The 11 songs themselves don’t break new ground in any sense.
Cake’s work has always loosely focused on some odd themes, but on “Showroom” the band clings to them. “Federal Funding” has the same unemotional paranoia “Comfort Eagle” did in 2001.
Three separate tracks are about cars and none is as fun as “Stickshifts and Safetybelts” was the first time I heard it in 1996.
The album’s saving grace is “Long Time” which perfectly combines keys and background chants that would fit in at a $5 haunted house with McCrea’s off-beat and off-tempo singing.
“Long Time” is an undeniably sexy take on reminiscing, and it saves the album from being a total waste of time.
There is a difference between a band having a unique sound and putting out the same record twice. “Showroom of Compassion” fits firmly into the latter distinction. I’ve heard this album before and it was better the first time around.
It’s still Cake and it’s still easy to listen to, but it leaves me wanting more the same way Jared Fogle is secretly not full after finishing his cold-cut combo.
For the first time ever on a Cake album I have an urge to hit the skip button, multiple times. On any other record the band has released, a ho-hum reaction would be a mortal sin, but with more snoozers than good songs it’s inevitable.
I could make a terrible pun about Cake’s new album needing to show room for compassion for their fans who expect more than this, but that’s below even me.

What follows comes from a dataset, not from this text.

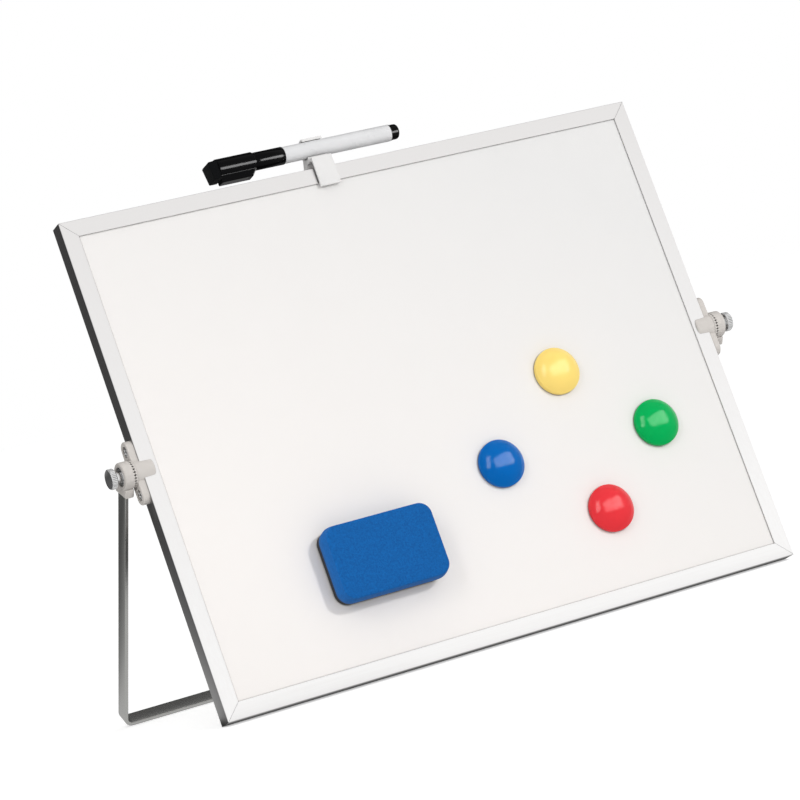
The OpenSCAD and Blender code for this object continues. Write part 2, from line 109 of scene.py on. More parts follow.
def arc(centre, radius, start, end, steps=8):
    """Points on a circle: the centre plus the radius times cosine and sine of an even run of angles."""
    a = np.radians(np.linspace(start, end, steps + 1))
    return np.asarray(centre) + radius * np.stack([np.cos(a), np.sin(a)], 1)


def rounded(corners, steps=4, closed=True):
    """A polygon of (x, y, radius) corners, each corner replaced by the arc that touches both its sides.

    The arc swings from one touching point to the other about the centre that lies on the corner's
    bisector, as a spherical blend of the two spokes.
    """
    corners = np.asarray(corners, float)
    points, radii = corners[:, :2], corners[:, 2]
    made = []
    for i, p in enumerate(points):
        end = not closed and i in (0, len(points) - 1)
        if end or radii[i] <= 0:
            made.append(p[None])
            continue
        a, b = unit(points[i - 1] - p), unit(points[(i + 1) % len(points)] - p)
        half = math.acos(np.clip(a @ b, -1, 1)) / 2
        centre = p + unit(a + b) * radii[i] / math.sin(half)
        reach = radii[i] / math.tan(half)
        spokes = p + a * reach - centre, p + b * reach - centre
        swing = math.pi - 2 * half
        t = np.linspace(0, 1, steps + 1)[:, None]
        made.append(centre + (np.sin((1 - t) * swing) * spokes[0] + np.sin(t * swing) * spokes[1])
                    / math.sin(swing))
    return np.concatenate(made)


def outward_normals(outline):
    """Unit normals of a closed flat outline: the chord between a point's neighbours, turned square."""
    chord = np.roll(outline, -1, 0) - np.roll(outline, 1, 0)
    normal = np.stack([chord[:, 1], -chord[:, 0]], 1)
    area = np.sum(outline[:, 0] * np.roll(outline[:, 1], -1) - outline[:, 1] * np.roll(outline[:, 0], -1))
    return np.sign(area) * normal / np.maximum(np.linalg.norm(normal, axis=1, keepdims=True), 1e-9)


def shell(rings, looped=False):
    """Points and faces of a closed shell: quads between each ring and the next, and a face on each end.

    A looped shell joins its last ring to its first. The faces are turned to point outwards where the
    sum of the signed volumes under them comes out negative.
    """
    rows, cols = rings.shape[:2]
    index = np.arange(rows * cols).reshape(rows, cols)
    if looped:
        index = np.concatenate([index, index[:1]])
    onward = np.roll(index, -1, 1)
    quads = np.stack([index[:-1], onward[:-1], onward[1:], index[1:]], -1).reshape(-1, 4)
    points = rings.reshape(-1, 3)
    a, b, c, d = (points[quads[:, k]] for k in range(4))
    volume = np.sum(a * np.cross(b, c)) + np.sum(a * np.cross(c, d))
    faces = quads.tolist()
    if not looped:
        for cap in (index[0][::-1], index[-1]):
            ring = points[cap]
            volume += np.sum(ring[0] * np.cross(ring[1:-1], ring[2:]))
            faces.append(cap.tolist())
    if volume < 0:
        faces = [face[::-1] for face in faces]
    return points, faces


def turned(profile, where, steps=96, looped=False, shape=None):
    """A lathe shape about the local X axis from (radius, distance) points.

    Each ring's point lies at the distance along X, and at the radius times cosine and sine of the
    turn. A shape function may change radius and distance with the turn.
    """
    profile = np.asarray(profile, float)
    turn = np.arange(steps) * FULL_TURN / steps
    radius = np.repeat(profile[:, :1], steps, 1)
    along = np.repeat(profile[:, 1:], steps, 1)
    if shape is not None:
        radius, along = shape(radius, along, turn)
    rings = np.stack([along, radius * np.cos(turn), radius * np.sin(turn)], -1)
    return shell(placed(rings, where), looped)


def polar_ring(along, radius, turn):
    """One ring of a shell about the local X axis, its radius given for each turn."""
    return np.stack([np.full(len(turn), float(along)), radius * np.cos(turn), radius * np.sin(turn)], -1)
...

The album’s lead single “Sick of You” has a sense of apathy that might as well be describing the album as a whole. On it McCrea claims to be “sick of you, me, work and play.” Is it a cry for help?
Probably not, but it is as close to a thesis statement as this album will get. He’s bored, I’m bored, it’s bored, we’re bored. No matter how you conjugate it “Showroom of Compassion” is missing something. I took more words than I originally needed, but the message is the same at 568 as it is at four: I’m disappointed in you Cake.